For anyone watching the product since last year, all signs point to Omega thriving on Smackdown Live. With their knack for having consistent storylines, more of a long-term vision and allowing talents to develop more naturally, Omega would be a perfect fit for that roster. While he is talented enough to work as either a babyface or a heel, his best bet for becoming an instant superstar would be a feud with Styles. Playing up their history in Japan, as well as their freakish athleticism and working ability, a feud with “The Phenomenal One” would be a surefire way to make sure Omega becomes a main event player right off the bat.
If he were to go to RAW, he would risk getting sucked up into the comedy-based, 50/50 booking policy that ends up getting no one over and creates stars but not superstars. While a feud with Seth Rollins or Kevin Owens could showcase his ability to work, it would be bogged down in bad scripted comedy segments that would potentially make him look like a goof as opposed to how he looked on January 4.
In NXT, Omega could simply show up and be the biggest star on the roster. The problem there is that he risks ending up like Nakamura or Joe: a main event, ready for prime time talent who is wasted on a lower level and is quickly made to seem less important than they truly are. If “The Cleaner” leaves for Stamford, then hopefully he isn’t immediately optioned to Full Sail University.
Maybe it’s all just a work. Maybe Omega, being a very intelligent person and worker, is just toying with the internet and keeping his name in the public eye to help build the New Japan brand. If he is, there is only one word to describe it: bravo. It proves that not only is he valuable from an in-ring and bilingual standpoint (given that he speaks fluent Japanese), but it also shows he knows how to generate interest outside of the ring.
From a creative standpoint in New Japan, he only has one realistic destination: the IWGP Heavyweight Championship. However, he could come about that title in two different directions. Whenever he chooses to return, whether it be for The New Beginning shows in early February or the New Japan Cup in March, it becomes an issue of whether he comes back as a babyface or a heel. Since his debut as a full-time member of the roster in November 2014, he has been a heel. Despite his ability to speak Japanese, he has avoided it with rare exception to frustrate and annoy Japanese fans and further cement his rule breaker status.
After January 4, though, that all could change.
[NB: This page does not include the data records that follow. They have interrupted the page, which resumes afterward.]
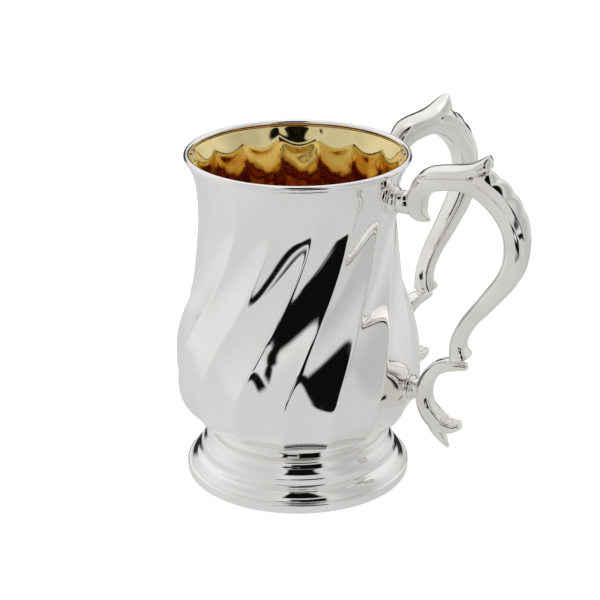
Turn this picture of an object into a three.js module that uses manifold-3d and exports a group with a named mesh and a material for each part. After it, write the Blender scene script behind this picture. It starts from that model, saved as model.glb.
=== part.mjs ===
// Silver mug on a stepped foot: a baluster body with sixteen twisted flutes, a rim wire,
// and two double-scroll handles set side by side. Millimetres, +Z up.
// +X runs between the two handles; the underside of the foot stands on Z = 0.
import * as THREE from 'three';
import { mergeVertices } from 'three/addons/utils/BufferGeometryUtils.js';
import Module from 'manifold-3d';

const wasm = await Module();
wasm.setup();

// ---- driving dimensions -------------------------------------------------------------

const GAP = 0.3; // space left at every soldered joint
const BODY_AXIS_X = -16.0; // the body's axis, so that the whole object is centred
const HANDLE_ANGLE = 32.75; // each handle's turn away from +X, degrees

// Outside of the body along the crests between the flutes: [height, radius].
const BODY_PROFILE = [
  [23.0, 36.0], [24.4, 40.0], [27.0, 43.0], [33.0, 46.5], [40.0, 47.9], [48.0, 47.8],
  [58.0, 46.6], [68.0, 44.0], [78.0, 41.0], [90.0, 39.0], [104.0, 38.0], [114.0, 38.4],
  [121.0, 39.4], [125.0, 41.0], [127.5, 42.2],
];
const WALL = 1.1;
const FLUTES = 16;
const FLUTE_DEPTH = 1.2;
const FLUTE_TOP = 124.0; // the flutes fade out at this height
const FLUTE_FADE = 18.0; // height over which they reach full depth
const FLUTE_PHASE = 8.75; // angle of one crest at the bottom, degrees
const FLUTE_TWIST = 40.5; // turn of each crest from bottom to top, degrees
const TWIST_START = 34.0;
const TWIST_RISE = 88.5;
const CREST_ROUNDING = 0.04; // rounding of a crest, as a share of one flute
const FLUTE_STEPS = [0, 0.11, 0.33, 0.67, 0.89]; // samples across one flute
const BODY_ROWS = 18;

const RIM_WIRE_RADIUS = 1.1;
const RIM_WIRE_CENTRE = [41.7, 128.9];
const RIM_SECTION_SIDES = 10;

const RING_SEGMENTS = 44;
const BAND = { inner: 39.6, outer: 43.7, top: 3.5, edge: 0.8 };
const COLLAR = { inner: 29.5, outer: 33.3, waist: 32.6, bottom: 18.0, top: 22.7 };

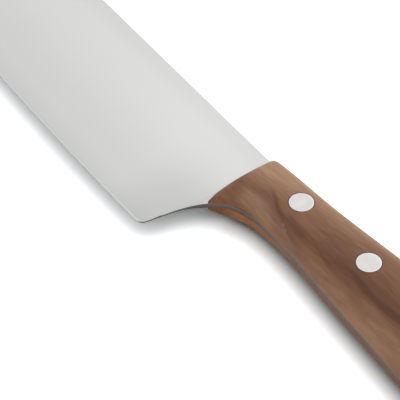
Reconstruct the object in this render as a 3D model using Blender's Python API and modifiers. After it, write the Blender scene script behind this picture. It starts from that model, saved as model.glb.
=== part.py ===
# Nakiri kitchen knife with a full tang, two wooden scales and three two-part rivets.
# It lies on its right side. X runs from the tip to the butt, Y from the edge to the spine, Z up.
# The origin is on the right scale's flat side, midway between the front and middle rivets.
from math import cos, pi, radians, sin, sqrt, tan

import bmesh
import bpy
import numpy as np
from mathutils import Vector
from mathutils.geometry import interpolate_bezier

# Clearance between pieces that touch on the real knife
FIT_GAP = 0.0003
MERGE_DISTANCE = 1e-7           # vertices closer than this are one

# Blade, heel to tip
BLADE_LENGTH = 0.170
BLADE_HEIGHT = 0.0503
SPINE_HEIGHT = 0.0064           # above the origin
EDGE_RADIUS = 1.8               # the cutting edge is a very flat arc
EDGE_LOW_POINT = 0.039          # its lowest point, ahead of the heel
HEEL_LEAD = 0.0046              # the heel stands this far ahead of the handle
HEEL_RADIUS = 0.003
TIP_TOP_RADIUS = 0.014
TIP_LOW_RADIUS = 0.005

# Choil, the concave run from the heel up to the handle
CHOIL_LEAN = radians(81.1)
CHOIL_HEEL_PULL = 0.0112
CHOIL_NECK_PULL = 0.0070
CHOIL_STEPS = 12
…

Despite his working as a heel, his performances in the G1 Finals and Wrestle Kingdom 11 have carried him into the same category that Styles found himself in at the end of his New Japan run: even though he worked as a heel, he was so tremendous in the ring that the fans couldn’t help but respect him and cheer for him, anyway. That was obvious for Omega at New Year’s Dash on January 5 when the Korakuen Hall audience gave him a loud, and very positive reaction. That doesn’t automatically mean he would come back as a babyface. Routinely in Japan, heels and babyfaces are way less defined, sometimes to the point of being a completely gray area. That has shifted slightly in the last few years as New Japan has implemented a slightly more Western style of professional wrestling in regards to characters. So despite the audiences getting more and more behind him, he could always return as the evil heel he’s always been and never skip a beat.
Things could be a lot more interesting if he were to return and become a fan favorite. His status as the leader of the Bullet Club ensures that one of two things could happen. By turning babyface, he could either get kicked out of or flat out leave the group, perhaps taking The Young Bucks with him to make The Elite more of a full-time group. If he’s kicked out, that could lead to an interesting storyline with either Tama Tonga or Adam Cole feuding with him down the line (if Cole re-signs with Ring of Honor) as the new defacto leader of the group. If he simply leaves, maybe the entire group turns with him. With the Minoru Suzuki-led Suzuki Gun being reintroduced on January 5 as obvious heels, perhaps it’s time to freshen up the Bullet Club as a group the fans could rally around. It may be a tough ask of some of the talents in the group since they are such natural heels, but Bullet Club has been pushed to the backdrop by groups like CHAOS and Los Ingobernables de Japon. A fresh reboot with a white hot Omega at the helm could be just what they need to revitalize them.
Another reason to push Omega upon his return as a babyface is the obvious sign of intent from New Japan President Takaaki Kidani to push into the US market on their own. On July 1 & 2, New Japan runs two “G1 Preview” shows at the Long Beach Convention Center in California. Previously, they have run joint shows with Ring of Honor which makes things very easy on their end in regards to workload. Running your own shows in a foreign market, however, makes things extremely difficult and piles on the pressure in regards to logistics and promotion. Part of relieving that pressure is having a star that can help promote and bring people to the venue.
While Kazuchika Okada, Hiroshi Tanahashi, Tetusya Naito and Katsuyori Shibata have become cult stars in the United States, they lack the power to be true drawing cards in the States due to the language barrier. Omega, meanwhile, can shatter that barrier. Not simply because he speaks the language, but because of the charisma that comes with it. Even though being a heel or a babyface doesn’t mean what it did twenty years ago in regards to drawing power, with Omega’s potential as a good guy in Japan, it would suit all involved if he entered Long Beach as a monster babyface, especially considering you don’t need the heel/face dynamic to fuel a feud with Okada, Tanahashi, Shibata or any other major New Japan star.
No matter where he ends up and no matter what he ends up doing, it’s obvious that Omega has his finger on the pulse of professional wrestling. Whether he can keep it there or not could end up being the most interesting tale of his career. If it’s anything like the last year, it’s going to be a pulse pounding ride that no one will ever forget.